Attractive, good looking bow with a nicely styled wooden riser.
The limbs are located onto the riser using metal pegs to stop limb rotation and then secured using a hex wrench or allen key which should come with the bow. This design is neat and tidy, relatively easy to assemble but due to the tooled assembly not something you’ll want to be performing day in day out and unless you remember your tools, not a bow you’ll want to be taking down when on the road.
In the box you’ll find this bow should arrive with a string and stick on rug style arrow rest which is great if you don’t want to shoot directly off the shelf, there’s usually also a reasonable quality bowstring included.
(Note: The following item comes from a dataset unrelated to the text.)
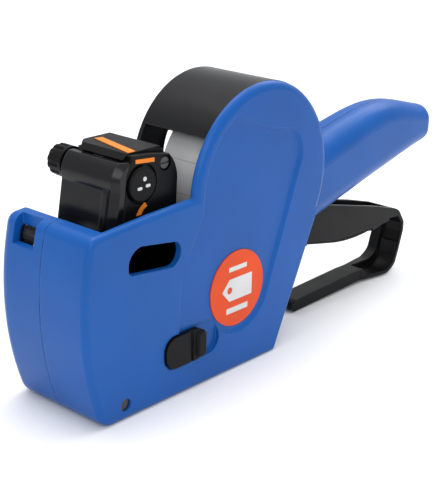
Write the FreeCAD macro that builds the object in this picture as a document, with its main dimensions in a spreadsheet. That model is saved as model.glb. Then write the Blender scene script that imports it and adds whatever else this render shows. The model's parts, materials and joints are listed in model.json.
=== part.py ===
"""Hand-held price labeling gun.

Frame: nose towards -Y, handle towards +Y, +Z up, X = 0 is the seam between the two body shells.
The origin is on the flat base, 55 mm behind the foremost point of the nose. Lengths in mm.
"""
import FreeCAD, Part
import math
import os
import re

import Sketcher
from FreeCAD import Placement, Rotation, Vector

# Driving dimensions. Names ending in _y and _z are places seen from the side.
SIZES = {
    # body shells
    "half_width": 22.5, "wall": 2.6, "edge_round": 3.4, "half_seam": 0.15,
    "near_base_round": 1.5, "nose_round": 2.2, "far_round": 5.0,
    "base_rear": 46.4, "shoulder_y": 72.0, "shoulder_z": 54.8,
    "wall_top": 73.4, "brow_y": -50.8, "brow_z": 70.6, "top_bend_y": -24.0, "top_bend_z": 72.6,
    "foot_y": -46.33, "nose_radius": 108.8, "brow_radius": 4.5, "foot_radius": 7.0,
    "front_lip_y": -44.0, "base_gap_half": 16.2, "base_gap_front": -41.5, "base_gap_rear": 20.0,
    # roll disc, its cover and the roll
    "disc_y": 37.0, "disc_z": 71.1, "disc_radius": 38.6, "recess_depth": 1.3,
    "cover_y": 38.0, "cover_z": 75.2, "cover_radius": 34.4, "cover_skin": 1.6,
    "cover_left": 19.6, "cover_right": -14.2,
    "cover_rear_angle": 24.0, "cover_front_angle": 149.1, "cheek_front_angle": 179.0,
    "cheek_skin": 1.8, "cheek_hole_y": 39.0, "cheek_hole_z": 78.0, "cheek_hole_radius": 21.0,
    "hinge_y": 67.4, "hinge_z": 87.6, "hinge_radius": 1.5, "knuckle_radius": 2.7,
    "roll_radius": 30.9, "roll_left": 19.0, "roll_right": -3.0, "core_radius": 13.4,
    "core_bore": 12.3, "hub_radius": 12.0, "hub_bore": 9.6, "hub_cap_radius": 15.0,
    # hand lever
    "lever_y": 58.0, "lever_z": 40.0, "lever_half": 7.5, "guard_half": 4.7, "lever_boss": 5.0, "shaft_radius": 2.5,
    "running_gap": 0.05, "drive_y": 20.0, "drive_z": 38.0, "drive_radius": 1.5,
    "tongue_left": -3.8, "grip_slot_half": 8.6,
    # print head
    "head_y": 44.0, "head_z": 46.0, "arm_left": -9.2, "arm_right": -12.0,
    "case_left": 12.3, "case_right": -9.0, "cover_front": -35.4, "case_wall": 1.8, "plate_inner": 12.5, "plate_outer": 15.0,
    "select_y": -23.5, "select_z": 83.4, "bar_y": -19.5, "bar_z": 62.2,
    "wheel_radius": 2.9, "bar_radius": 2.7, "band_skin": 0.9, "band_width": 2.6, "band_pitch": 2.85,
    "knob_radius": 5.9, "knob_inner": -14.2, "knob_outer": -24.5, "cap_y": -20.6, "cap_z": 81.6,
    # nose mechanism
    "ink_y": -43.9, "ink_z": 62.0, "ink_radius": 3.6, "ink_pivot_y": -47.0, "ink_pivot_z": 40.0,
    "platen_front": -33.0, "platen_rear": -5.0, "platen_low": 27.0, "platen_mid": 33.0,
    "platen_top": 36.3, "feed_y": -18.0, "feed_z": 15.0, "feed_radius": 7.6,
    "roller_y": -35.9, "roller_z": 5.9, "roller_radius": 5.4, "axle_radius": 2.2,
    # side openings and latch
    "latch_front": -16.4, "latch_rear": 4.4, "latch_low": 11.9, "latch_high": 24.0,
    "latch_travel": 5.0, "latch_sink": 1.7, "badge_y": 23.3, "badge_z": 33.0, "badge_radius": 15.0,
    # black side frame and shell screws
    "frame_skin": 1.5,
    "screw_radius": 1.3, "screw_head": 2.6, "boss_radius": 3.4,
}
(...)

See the ‘Riser’ section for information on accessory fitments for this bow.
“How does it compare?”
SAS Courage vs Samick Sage
The Sage is longer than this bow at 62″ AMO. The Sage is however slightly heavier, but has a higher quality finish, a bigger range of draw weights, and the benefit that you can also disassemble it without tools.. Checkout the full review here.
Courage vs Razorback
From the largest US archery manufacturer comes a great beginner bow available for juniors (PSE Jr Razorback) but only up-to 35 lbs draw for adults, that draw weight should be fine whilst you are learning, but if you want to go higher you’ll be stuck with the Razorback. Another downside to this bow (for some) may be the white limbs with the PSE logo making it look like a target shooters bow. The Courage has an advantage here over the Razorback as it has a far greater range of draw weights, however the Razorback is slightly lighter. More in our full review.
SAS Courage vs Jaguar Elite
The Jaguar is only available for right handed shooters, the supplied arrow rest is also a little on the flimsy side and the assembly and disassembly is slightly more fiddly than the Courage however the Jaguar does have a metal riser, comes in black or camo and can be accept ILF limbs should you wish to upgrade it to that level and is again slightly lighter than the Courage.. In-depth on the Jaguar here.
SAS Courage vs Spyder
The ‘Sage killer’ or ‘Sage v2’ is designed by the same people (but not sold by the same company) as the Samick Sage and it lives upto the hype, it’s lighter, more polished and has slightly better build quality than the Sage. A good looking bow with a wide ranger of draw weights than the Courage and available in 62″ or 64″ AMO lengths, it is also lighter than the courage by 0.7lbs. Hard to beat this bow on face value. Full review.
Our Comparison Tables
Take a a look around all the bows we’re reviewed in our comparison tables and make your own informed decision!
About the Manufacturer
From an 11,000 sq foot facility in California, Southland Archery Supply focus their efforts on hunting and target archery and make both compound bows, crossbows, and recurves. They field test their bows and are fully aware of what their target market demands and understand hunters and competitors. Southland have been doing this since 2007.